Medieval Christmas games included "King of the Bean," where a small bean would be baked inside bread or cake, and the one who found it in their portion would be crowned king of the holiday feast.

Midevil games








       
   
By: Anonymous: Jean Dagenais () on Thursday, February 04 2010 @ 03:12 PM EST  
Anonymous: Jean Dagenais

Medieval Music


Medieval music was an integral part of everyday life for the people of that time period. Music of the Middle Ages was especially popular during times of celebration and festivities.

Music was often played during holidays and special parties. During weddings and birthdays, the music was especially uplifting. For weddings and on Valentine's Day, lovers' music was played that was sure to evoke a romantic atmosphere. This type of music was called "chivaree." The musicians would play buoyant and cheery music with crescendos. Many a different Medieval music instrument was played, including, recorders, horns, trumpets, whistles, bells, and drums.

On Mayday, dancers would dance to specially-prepared, high-pitched music. It was believed that by doing so, the hibernating spirits would be awakened and forewarned that spring had arrived.

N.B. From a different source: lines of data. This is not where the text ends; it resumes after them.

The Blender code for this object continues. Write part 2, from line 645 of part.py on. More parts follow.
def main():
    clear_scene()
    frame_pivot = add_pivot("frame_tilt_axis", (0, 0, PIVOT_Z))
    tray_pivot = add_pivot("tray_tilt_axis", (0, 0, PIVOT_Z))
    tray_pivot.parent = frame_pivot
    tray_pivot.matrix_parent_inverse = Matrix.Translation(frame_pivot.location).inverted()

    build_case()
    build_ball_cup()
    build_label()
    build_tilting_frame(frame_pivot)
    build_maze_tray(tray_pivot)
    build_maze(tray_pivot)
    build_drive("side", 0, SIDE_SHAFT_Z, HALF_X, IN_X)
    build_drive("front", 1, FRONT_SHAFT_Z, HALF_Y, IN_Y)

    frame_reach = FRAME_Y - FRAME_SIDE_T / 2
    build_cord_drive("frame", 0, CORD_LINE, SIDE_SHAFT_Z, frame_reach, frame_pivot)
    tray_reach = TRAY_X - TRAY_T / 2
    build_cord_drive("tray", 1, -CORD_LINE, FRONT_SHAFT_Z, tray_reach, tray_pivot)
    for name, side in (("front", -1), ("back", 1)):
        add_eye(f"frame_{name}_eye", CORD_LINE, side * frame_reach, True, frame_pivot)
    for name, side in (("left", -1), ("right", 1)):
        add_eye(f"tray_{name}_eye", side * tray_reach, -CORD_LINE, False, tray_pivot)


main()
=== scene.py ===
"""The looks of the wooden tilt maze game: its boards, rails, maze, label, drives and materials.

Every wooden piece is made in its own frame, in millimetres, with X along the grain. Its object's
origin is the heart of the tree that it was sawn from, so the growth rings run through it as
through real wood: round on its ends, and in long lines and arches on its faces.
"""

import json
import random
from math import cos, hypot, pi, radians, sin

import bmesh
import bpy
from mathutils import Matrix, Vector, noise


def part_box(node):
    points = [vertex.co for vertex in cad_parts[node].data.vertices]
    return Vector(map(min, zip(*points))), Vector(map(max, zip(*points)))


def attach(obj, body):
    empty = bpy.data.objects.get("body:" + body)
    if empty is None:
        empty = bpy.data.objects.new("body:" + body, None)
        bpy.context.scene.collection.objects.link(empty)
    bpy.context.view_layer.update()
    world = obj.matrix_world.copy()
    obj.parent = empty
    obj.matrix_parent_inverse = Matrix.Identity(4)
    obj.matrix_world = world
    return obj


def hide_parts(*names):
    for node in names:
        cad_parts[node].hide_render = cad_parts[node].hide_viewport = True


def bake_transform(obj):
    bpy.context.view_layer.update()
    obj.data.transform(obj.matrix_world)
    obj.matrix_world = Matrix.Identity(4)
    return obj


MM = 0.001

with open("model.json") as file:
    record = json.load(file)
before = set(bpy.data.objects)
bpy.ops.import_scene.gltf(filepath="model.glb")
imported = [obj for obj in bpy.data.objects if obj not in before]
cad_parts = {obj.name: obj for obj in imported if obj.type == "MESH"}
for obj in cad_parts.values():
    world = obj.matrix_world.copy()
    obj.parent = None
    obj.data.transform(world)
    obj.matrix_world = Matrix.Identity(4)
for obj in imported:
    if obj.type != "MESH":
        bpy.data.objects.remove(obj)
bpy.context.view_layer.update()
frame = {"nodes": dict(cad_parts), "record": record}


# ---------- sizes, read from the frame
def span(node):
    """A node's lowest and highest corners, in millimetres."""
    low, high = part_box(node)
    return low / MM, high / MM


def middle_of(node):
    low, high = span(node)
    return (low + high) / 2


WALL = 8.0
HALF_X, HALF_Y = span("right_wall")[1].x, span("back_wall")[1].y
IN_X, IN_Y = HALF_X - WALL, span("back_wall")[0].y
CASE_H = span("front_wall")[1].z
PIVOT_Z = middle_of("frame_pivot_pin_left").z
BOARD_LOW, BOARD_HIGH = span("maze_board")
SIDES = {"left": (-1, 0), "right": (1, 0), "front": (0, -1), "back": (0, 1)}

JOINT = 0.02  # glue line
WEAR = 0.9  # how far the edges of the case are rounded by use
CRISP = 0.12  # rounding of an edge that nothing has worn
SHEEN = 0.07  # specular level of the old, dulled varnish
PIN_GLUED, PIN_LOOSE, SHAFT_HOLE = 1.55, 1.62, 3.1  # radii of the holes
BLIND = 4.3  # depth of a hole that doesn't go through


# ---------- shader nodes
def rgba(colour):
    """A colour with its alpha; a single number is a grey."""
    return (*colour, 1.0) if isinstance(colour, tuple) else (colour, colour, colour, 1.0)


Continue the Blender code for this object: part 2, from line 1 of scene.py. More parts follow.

During Christmas, the sound of bells brought the good news of Jesus' birth to the listeners.

People during the Middle Ages also ate to the sound of traditional music during and between meal courses. They would also, at times play from a specially-built platform or stage at the end of the Great Hall. It was believed in those days that medieval music was not only delightful to the ears, but it also helped in the digestion of food, hence the reason for music at mealtimes.

The music of Medieval times was very important to the listeners of that era, whether it be for special celebrations, holidays, or for something as simple as eating a meal.